At a state foster home in a west Caracas slum, Mercedes Vargas agrees. The home, previously a dump where a hose was used to wash children and faucets consisted of pipes sticking out of walls, now sparkles with bright paint, new furniture and a pristine bathroom, courtesy of Project Bolivar. Says Vargas, the home's director: "We never would have got this done otherwise." Olavarria, a former Chavez supporter and one of the few dissenting voices in the Constitutional Assembly, concedes that the leader "genuinely feels the poverty of the people," but hastens to add, "he's also a demagogue who will lead his people to great tragedy."
Chavez's political philosophy, such as it is, can be traced in part to his family background.
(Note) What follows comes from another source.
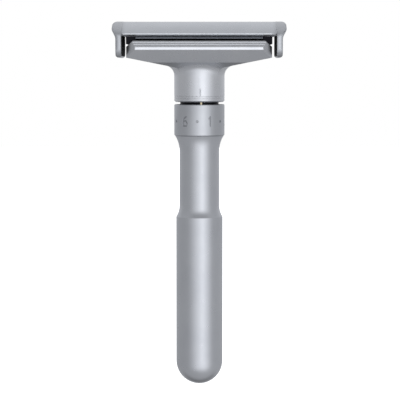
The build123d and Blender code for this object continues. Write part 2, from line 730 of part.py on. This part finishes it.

His great-grandfather was a revolutionary who fought the 1920s dictatorship of Juan Vincente Gomez, and Chavez imbibed his family's insurrectional legends before he joined the army.
Anything he had learned was reinforced during his years at the Military Academy of Venezuela, which Chavez attended from 1974 to 1979 before receiving his lieutenant's commission. There, says a Western diplomat in Caracas, the emphasis was not on civilian democracy but on "Bolivarian messianism." This concept was a blend of romantic idealism and 19th century values of feudalism, militarism and a strong central government, all invoking the founder of the nation, Simon Bolivar. He tried to unite all of Latin America into a single federation before he died, frustrated and in poverty, in 1830. Carlos Blanco, editor of the weekly political magazine Primicia, which is often critical of the President, sums up Chavez by saying he "talks about change, but he's really dragging Venezuela back 200 years."
Chavez's passion for Bolivar is long established. He recently remarked that for Venezuelans, "God is the supreme commander, followed by Bolivar and then me." On July 24, the day before the constitutional elections and Bolivar's birthday, Chavez had the Liberator's sword removed from the central-bank vault, and he and other generals solemnly carried it to the Caracas house where Bolivar was born. When the extent of his electoral victory was clear, Chavez proclaimed that the Assembly was free to create its new constitution and recommended that the first change establish a new name for the country: "the Bolivarian Republic of Venezuela."
By whatever name, Venezuela is in serious economic trouble. The economy, in recession since last year, will shrink as much as 5% this year. Inflation is expected to ease from 30% to 20% annually, simply because many Venezuelans can't afford to buy anything. The unofficial unemployment rate is reckoned by economists at over 20%. Chavez is counting on a rush of foreign investors, lured by rising oil prices, to revive his economy. But analyst Rowan says, "No multinationals are going to come in until they rewrite the rules."
While other Latin American nations are zooming along information superhighways and trying to lure high-tech industries, Chavez talks of running railroads alongside the Orinoco River, through the mostly unpopulated southerly plains region. With typical single-mindedness, Chavez has set himself the task of "leading his people through the desert." His grip on leadership is strengthening by the day. The question is, How large is the desert?